A three-factor structure was selected as the most appropriate representation of the data, based on improved conceptual clarity, elimination of weak or single-item factors and acceptable reliability across all retained factors. The four-factor structure was dispreferred because the fourth factor had only one item. The items flagged for removal are shown in Appendix A.

The three-factor model was selected due to its stronger internal consistency, absence of weak or unstable factors, and provision of a more interpretable structure than alternative solutions. The factors were interpreted as

• Integrated Quality and Workflow Management (α = 0.960).
• Safe and Collaborative Work Culture (α = 0.901).
• Supportive Leadership and Professional Growth (α = 0.852).

See

Table 2. Three-factor model breakdown. Table shows the loadings for F1, F2 and F3.

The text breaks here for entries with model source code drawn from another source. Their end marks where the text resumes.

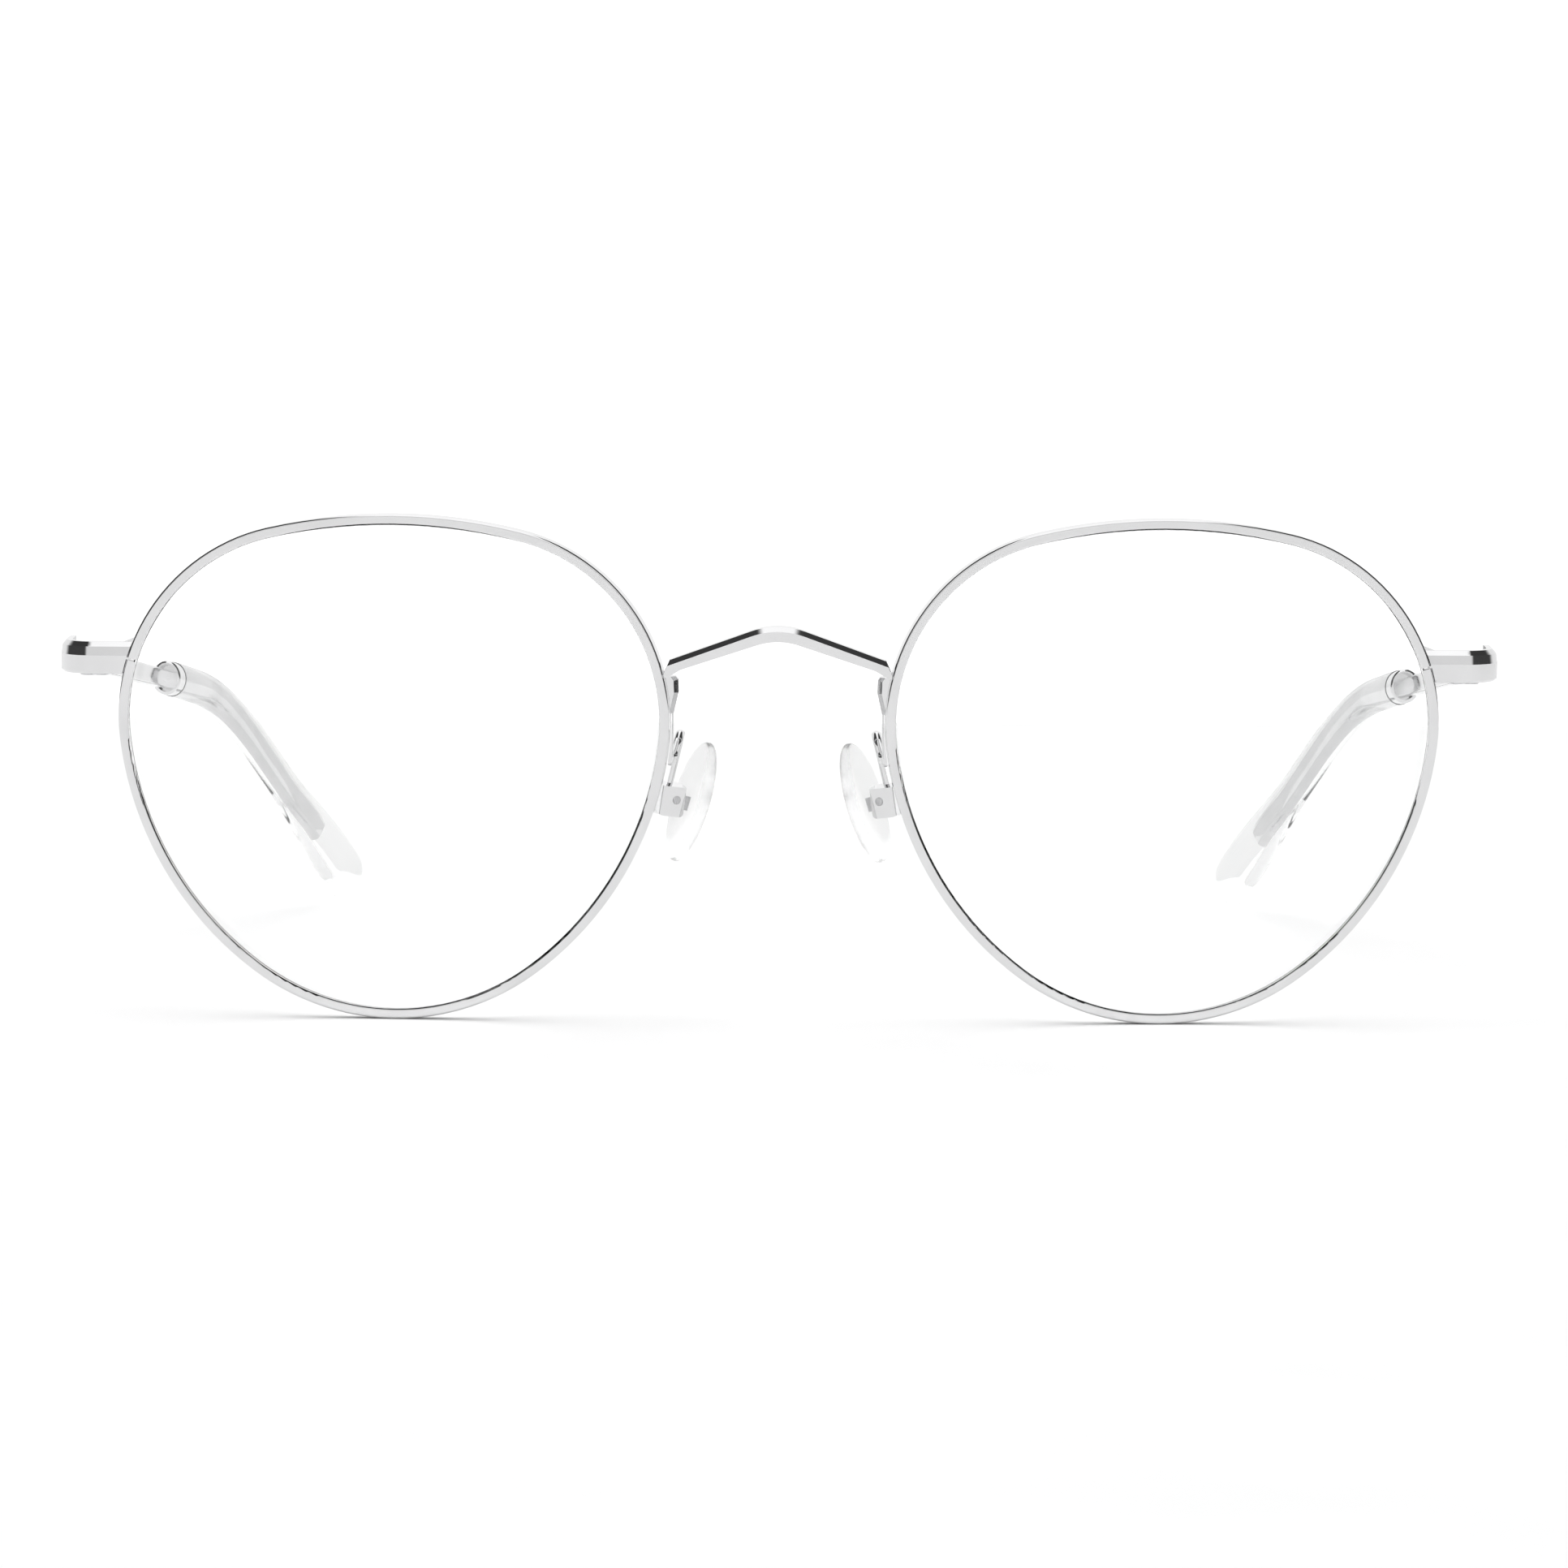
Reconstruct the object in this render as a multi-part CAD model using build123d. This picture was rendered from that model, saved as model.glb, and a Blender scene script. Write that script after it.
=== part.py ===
from build123d import *
import math
import os

# Round wire eyeglasses standing on the rims' lowest points and on the ends of the temples.
# +Z is up, the wearer looks towards -Y, and left means the wearer's left, which is +X.
# The left half is modelled and the right half is its mirror image. Lengths are in mm.

# Eyewire outline: four arcs a side, each running into the next
outline_half_width = 27.2
outline_half_height = 24.8
top_radius = 54.0
corner_radius = 19.1
side_radius = 33.2
bottom_radius = 23.2

# Eyewire section
rim_thickness = 1.0
rim_depth = 2.2
rim_edge_round = 0.22
groove_depth = 0.42
groove_half_width = 0.55

# Where the lenses stand
lens_spacing = 75.0
face_wrap = 4.0
lean = 3.0
lens_height = outline_half_height

# Lens
lens_curve = 130.0
lens_thickness = 1.7
lens_edge_reach = 25.5
lens_clearance = 0.03
bevel_reach = 0.37
bevel_half_width = 0.5

# Bridge, measured from the lens centres' height
bridge_apex_top = 14.5
bridge_apex_bottom = 12.92
bridge_corner_x = 10.5
bridge_corner_z = 10.95
bridge_inner_x = 9.5
bridge_inner_z = 10.0
bridge_end_x = 10.85
bridge_end_z = 9.25
bridge_front = -1.15
bridge_depth = 1.9
bridge_bevel = 0.45
bridge_apex_round = 8.0

# End pieces and closing blocks
half_width = 70.5
hinge_height = lens_height + 10.4
end_thickness = 1.1
end_half_height = 1.57
end_crease = 0.25
end_corner_radius = 3.4
end_length = 6.6
rim_front_reach = 26.2
end_start_x = 61.5
shoulder_rise = 0.9
shoulder_step = 0.45
shoulder_x = (63.0, 64.2)
block_reach = 67.9
block_depth = 2.1
block_half_height = 1.5
block_rise = 1.4
block_corner = 1.0
block_back_corner = 0.4
block_run = 0.05
block_gap = 0.12
lock_screw_x = 66.5
lock_screw_radius = 0.5
lock_head_radius = 0.85
lock_head_height = 0.33
screw_head_round = 0.15
thread_depth = 1.2
thread_gap = 0.02
bore_gap = 0.04

# Temple hinges
knuckle_radius = 1.05
hinge_inset = 1.2
hinge_drop = 1.45
hinge_rise = 1.1
middle_knuckle_half = 0.45
knuckle_gap = 0.07
swing_clearance = 0.12
hinge_screw_radius = 0.57
hinge_bore_radius = 0.6
hinge_head_radius = 0.85
hinge_head_height = 0.4
leaf_thickness = 0.8
leaf_length = 6.5
temple_leaf_low = 1.15
temple_leaf_high = 1.0
butt_gap = 0.1
slot_width = 0.22
slot_depth = 0.18

# Temples
bar_thickness = 1.1
bar_front_height = 2.4
bar_height = 2.15
bar_taper_length = 28.0
core_thickness = 0.95
core_height = 1.9
core_clearance = 0.03
bar_round = 0.3
collar_corner = Vector(68.0, 76.5, 29.4)
ear_corner = Vector(64.4, 104.0, 26.2)
tip_end = Vector(52.2, 138.4, 1.6)
collar_bend = 60.0
ear_bend = 45.0
collar_length = 3.0
collar_half_width = 1.6
collar_half_height = 1.85
collar_wall = 0.35
collar_recess = 1.6
tip_half_width = 1.65
tip_half_height = 1.9
paddle_half_width = 2.1
paddle_half_height = 3.1
tip_offset = 0.75
core_stop = 13.0
tip_nose = 2.8

# Nose pads, their arms and boxes, measured from the lens centres' height
pad_pivot = Vector(10.5, 7.2, lens_height - 3.65)
pad_splay = 25.0
box_tilt = 8.0
pad_tilt = 18.0
pad_rise = 0.3
box_nose_reach = 0.9
box_back_reach = 2.0
box_half_height = 1.65
box_half_width = 1.25
box_slot_half = 0.8
box_slot_half_height = 1.2
box_slot_back = 1.05
box_round = 0.85
pad_screw_radius = 0.4
pad_head_radius = 0.75
pad_head_height = 0.35
boss_radius = 0.95
boss_half_width = 0.72
boss_bore = 0.45
neck_half_height = 0.7
neck_half_width = 0.6
neck_bury = 0.7
pad_back = 1.3
pad_thickness = 1.9
pad_half_length = 6.1
pad_half_width = 3.6
pad_round = 0.85
arm_radius = 0.47
arm_run_x = 10.6
arm_run_y = 2.05
arm_back_y = 4.45
head_x = 9.65
head_rise = 2.95
head_y = (4.85, 7.25)
arm_bend = 1.1
foot_top_rise = 9.2
foot_height = 3.7
foot_waist = 1.6
foot_inner_x = 9.7
foot_outer_x = 11.4
foot_tail_x = 10.15
foot_front = 0.3
foot_depth = 1.9
foot_corner_x = 10.4
foot_bevel = 0.42
box_top_bevel = 0.35
box_top_bevel_depth = 0.95


def polar(centre, radius, angle):
    """The point of a circle in the lens plane, its angle taken from straight up towards +X."""
    turn = math.radians(angle)
    return Vector(centre.X + radius * math.sin(turn), 0, centre.Z + radius * math.cos(turn))


def bearing(start, end):
    """The angle from straight up towards +X of the line between two points of the lens plane."""
    return math.degrees(math.atan2(end.X - start.X, end.Z - start.Z))


def circles_meet(centre_a, radius_a, centre_b, radius_b):
    """Where two circles of the lens plane cross, on the +X side."""
    line = centre_b - centre_a
    along = (radius_a**2 - radius_b**2 + line.length**2) / (2 * line.length)
    across = math.sqrt(radius_a**2 - along**2)
    unit = line.normalized()
    return centre_a + unit * along + Vector(unit.Z, 0, -unit.X) * across


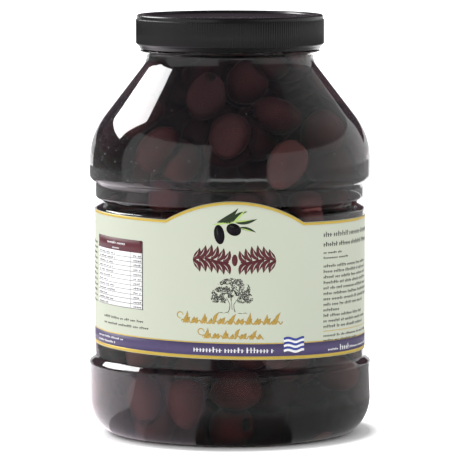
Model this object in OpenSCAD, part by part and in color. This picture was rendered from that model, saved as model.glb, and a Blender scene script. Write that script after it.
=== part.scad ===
// Wide-mouth clear plastic jar of pitted olives in brine.
// Four pieces: the blown jar, its ribbed screw lid, the wraparound paper label and the contents.
// Origin at the middle of the foot, +Z up, the arch of the label faces -Y. Millimetres.

/* [Body] */
// Outer diameter of the shoulder, the widest round of the jar
body_d = 138.6; // [116:0.2:168]
// How much smaller in radius the lower wall is than the shoulder
low_wall_inset = 0.2; // [0:0.1:2]
// Height of the straight lower wall
low_wall_h = 15.3; // [8:0.1:30]
// Thickness of the blown wall
wall = 0.8; // [0.5:0.1:1.5]
// Height of the straight part of the shoulder
shoulder_h = 7.1; // [3:0.1:20]
// Radius of the curve from the shoulder into the cone
shoulder_arc_r = 38; // [15:1:60]
// Lean of the cone under the neck, measured from the axis
cone_angle = 37.8; // [25:0.1:55]

/* [Foot] */
// Height of the rounded bottom corner
corner_h = 17.8; // [8:0.1:30]
// Width of the rounded bottom corner, seen from below
corner_w = 14; // [6:0.5:22]
// Width of the flat ring that the jar stands on
foot_ring_w = 5; // [3:0.5:9]
// Rise of the middle of the base above the table
push_up_h = 4; // [1:0.5:10]

/* [Label panel] */
// How far the panel lies inside the shoulder
panel_inset = 3; // [1.5:0.1:6]
// Height of the panel, from the lower bead to the groove
panel_h = 73; // [55:0.5:95]
// How far the bead under the panel stands out past the lower wall
low_bead_d = 0.4; // [0.1:0.1:1.5]
// Height of the bead's tapered foot, on the lower wall
low_bead_h = 2.4; // [1:0.1:5]
// Height of the bevel from the bead in to the panel
low_bevel_h = 2.6; // [1:0.1:6]
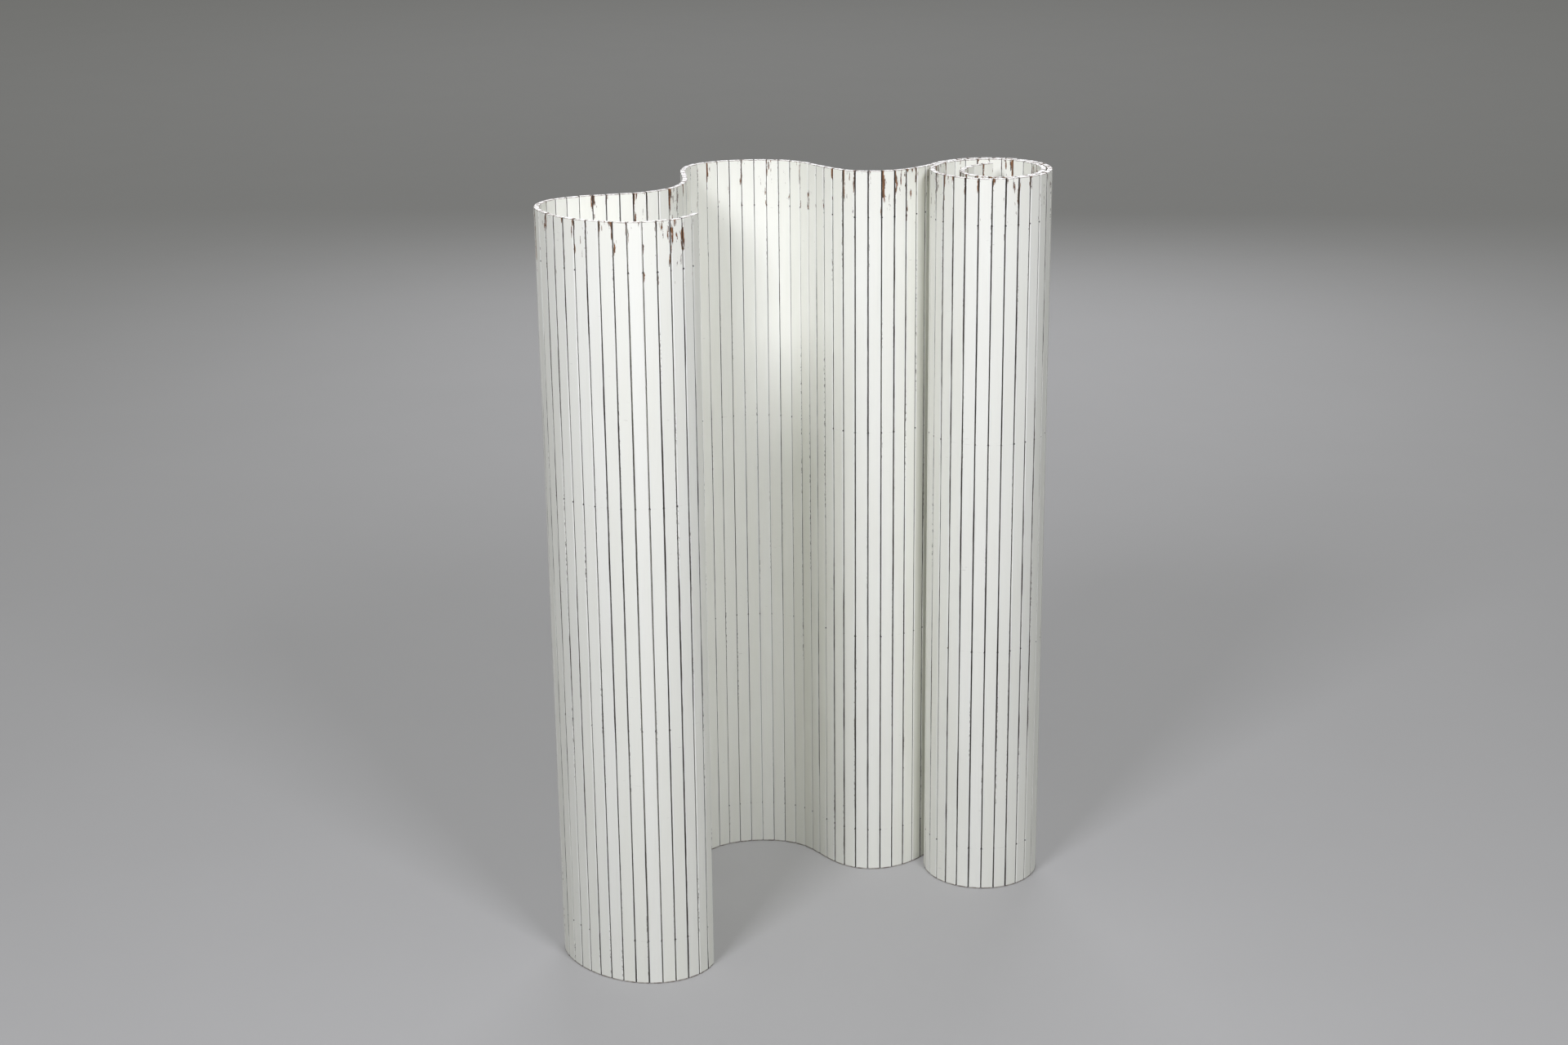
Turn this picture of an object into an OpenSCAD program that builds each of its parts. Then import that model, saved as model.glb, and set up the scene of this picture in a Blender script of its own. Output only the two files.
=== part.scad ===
// Flexible wooden slat screen standing on its ends: a strip of narrow upright
// slats strung on four cables, set as in the photograph. From the free end at
// the front left it curls into a C, doubles back in an S, waves to the right
// and ends in a standing roll.
// Units are millimetres. +X is right, +Y is back, +Z is up, as the photograph
// shows it. The origin is under the middle of the plan at floor level.

/* [Slats] */

// Height of a slat
slat_h = 1000; // [850:10:1200]
// Width of a slat across its face
slat_w = 16; // [14:0.5:18]
// Thickness of a slat
slat_t = 6.5; // [5.5:0.1:8]
// Radius of a slat's long edges
edge_r = 1; // [0.5:0.1:1.5]
// Number of slats in the strip
slat_count = 116; // [110:1:120]

/* [Cables] */

// Diameter of a cable
cable_d = 1.5; // [1:0.1:1.8]
// Play of a cable in its holes, on the diameter
cable_play = 0.7; // [0.5:0.1:1]
// Distance from each end of a slat to its nearest cable
cable_margin = 61; // [45:1:80]
// Outside diameter of the sleeve pressed on a cable's end
sleeve_d = 3.2; // [2.8:0.1:3.4]
// Length of that sleeve
sleeve_l = 6; // [5:0.5:8]

/* [Bends] */

// Angle at which the edges of two neighbouring slats meet
bend_limit = 24; // [22:0.5:28]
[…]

Factor 1: Integrated Quality and Workflow Management
Item	Context	F1	F2	F3
L_CI_1	Upgraded tools & machines	0.801	0.211	0.382
L_CI_2	Management supports continuous improvement	0.724	0.169	0.304
L_KANBAN_2	Defined & prioritised tasks	0.629	0.316	0.104
L_KANBAN_3	Workflow adjusted regularly	0.824	0.165	0.165
L_Waste_6	Smooth workflow	0.731	0.346	−0.003
L_Waste_9	Few rejected products & defects	0.682	0.255	0.162
Q_CUL_1	Ownership of quality	0.678	0.144	0.401
Q_CUL_2	Followed quality standards	0.865	0.123	0.150
Q_CUL_3	Equipment inspected regularly	0.750	0.173	0.130
Q_CUL_5	Timely quality concern address	0.771	0.338	0.218
Q_CUL_6	Accessible quality information	0.772	0.245	0.211
Q_CUL_7	Peer involvement in quality	0.675	0.109	0.312
Q_LEAD_1	Funds for quality projects	0.593	0.392	0.347
Q_LEAD_4	Quality focus communicated	0.778	0.267	0.453
Q_LEAD_5	Prompt issue resolution	0.770	0.330	0.084
Factor 2: Safe and Collaborative Work Culture
Item	Context	F1	F2	F3
HS_ENV_4	Cleaning supplies availability	0.393	0.662	0.349
HS_ORG_2	Colleagues support safety	0.297	0.824	0.150
HS_TASK_9	Clear safety goals	0.189	0.696	0.077
OC_ENV_1	Anti-bullying policies	0.293	0.644	0.296
OC_ENV_6	Cultural values respected	0.217	0.684	0.338
Q_COLLAB_1	Team communication	0.338	0.676	0.451
Q_COLLAB_2	Supported collaboration	0.363	0.548	0.528
Q_COLLAB_5	Mutual support culture	0.112	0.583	0.540
Factor 3: Supportive Leadership and Professional Growth
Item	Context	F1	F2	F3
OC_ENV_3	Supervisor support	0.260	0.385	0.752
OC_ENV_7	Boosted motivation	0.225	0.498	0.698
OC_OPP_1	Skills development	0.248	0.186	0.723
OC_OPP_2	Professional growth	0.244	0.212	0.828
OC_PSY_3	Manageable job	0.215	0.469	0.470

for details of factor loadings for the three-factor model.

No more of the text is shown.